Overview
Computer Supported Query Formulation
Asymetrix Report 94-5

Most present day organisations make use of some automated information system. This usually means that a large body of vital corporate information is stored in these information systems. As a result, an essential function of information systems should be the support of disclosure of this information.

We purposely use the term information disclosure in this context. When using the term information disclosure we envision a computer supported mechanism that allows for an easy and intuitive formulation of queries in a language that is as close to the user’s perception of the universe of discourse as possible. From this point of view, it is only obvious that we do not consider a simple query mechanism where users have to enter complex queries manually and look up what information is stored in a set of relational tables. Without a set of adequate information disclosure avenues an information system becomes worthless since there is no use in storing information that will never be retrieved.

An adequate support for information disclosure, however, is far from a trivial problem. Most query languages and query mechanisms do not provide any support for the users in their quest for information. Most of these existing mechanisms can hardly be called disclosure mechanisms as they do not provide users any support during the formulation process. Furthermore, the conceptual schemata of real-life applications tend to be quite large and complicated. As a result, users may easily become lost in conceptual space and they will end up retrieving irrelevant (or even wrong) objects and may miss out on relevant objects.

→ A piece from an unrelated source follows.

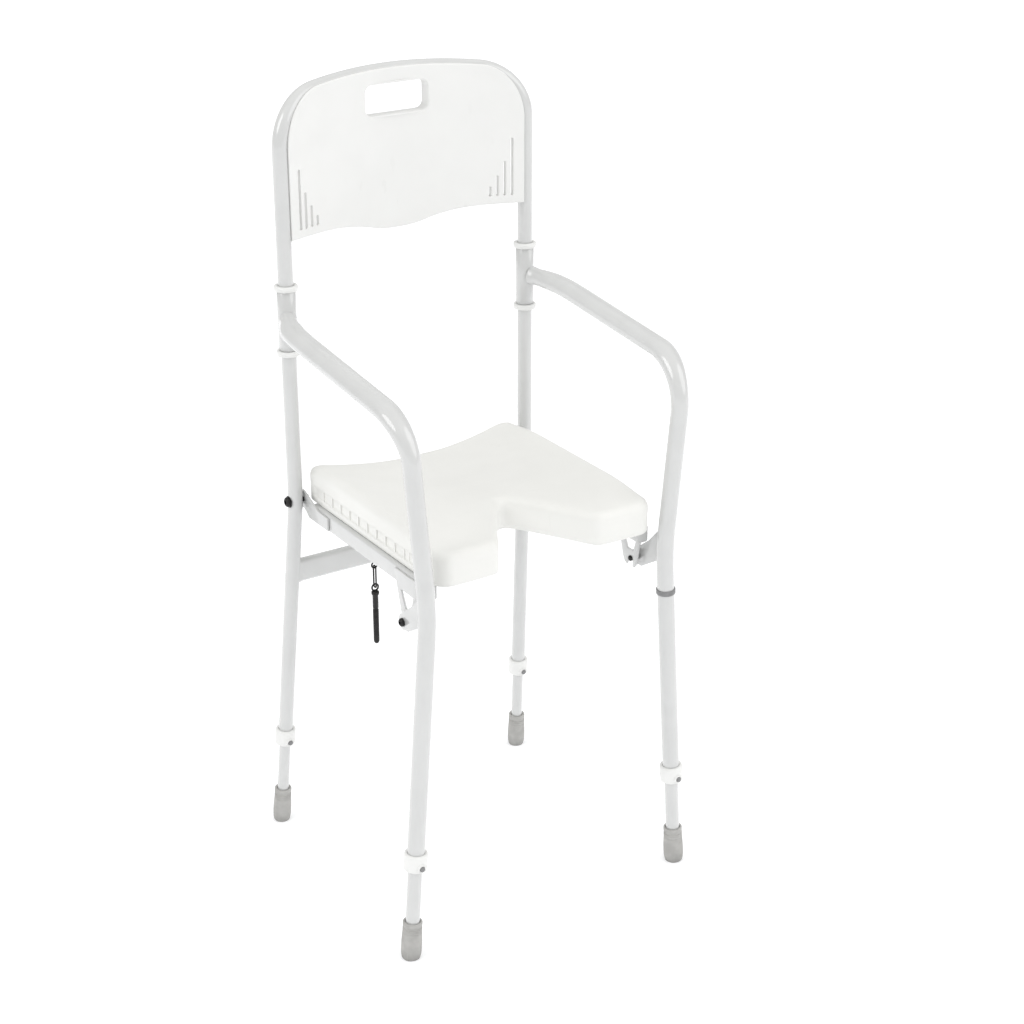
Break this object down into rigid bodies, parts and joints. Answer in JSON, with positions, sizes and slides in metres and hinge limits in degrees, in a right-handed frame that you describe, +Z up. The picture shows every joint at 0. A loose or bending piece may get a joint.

Retrieving irrelevant objects leads to a low precision, missing relevant objects has a negative impact on the recall ([SM83]).

The disclosure of information stored in an information system has some clear parallels to the disclosure problems encountered in document retrieval systems. To draw this parallel in more detail, we quote the information retrieval paradigm as introduced in [BW92]. The paradigm starts with an individual or company having an information need they wish to fulfil. This need is typically a vague notion and needs to be made more concrete in terms of an information request (the query) in some (formal) language. The information request should be as good as possible a description of the information need. The information request is then passed on to an automated system, or a human intermediary, who will then try to fulfil the information request using the information stored in the system. This is illustrated in the information disclosure, or information retrieval paradigm, presented in LABEL:Type.ov01irpd 1 which is taken from [BW92].

We now briefly discuss why the information retrieval paradigm for document retrieval systems is also applicable for information systems. For a more elaborate discussion on the relation between information systems and document (information) retrieval systems in the context of the information retrieval paradigm, refer to [Pro94a]. In the paradigm, the retrievable information is modelled as a set ${\cal K}$ of information objects constituting the information base (or population).

In a (multi-media) document retrieval system the information base will be a set of multi-media documents ([SM83]), while in the case of an information system the information base will contain a set of facts conforming to a conceptual schema (although this could be multi-media as well). Each information object $o\in\mbox{${\cal K}$}$ is characterised by a set of descriptors $\mbox{${\cal X}$}(o)$ that facilitates its disclosure. The characterisation of information objects is carried out by a process referred to as indexing. In an information system, the stored objects (the population or information base) can always be identified by a set of (denotable) values, the identification of the object. For example, an address may be identified as a city name, street name, and house number. The characterisation of objects in an information system is directly provided by the reference schemes of the object types.

The remaining problem is the query formulation process itself. An easy and intuitive way to formulate queries is absolutely essential for an adequate information disclosure. Quite often, the quest from users to fulfil their information need can be aptly described by ([Bru93]):

I don’t know what I’m looking for, but I’ll know when I find it.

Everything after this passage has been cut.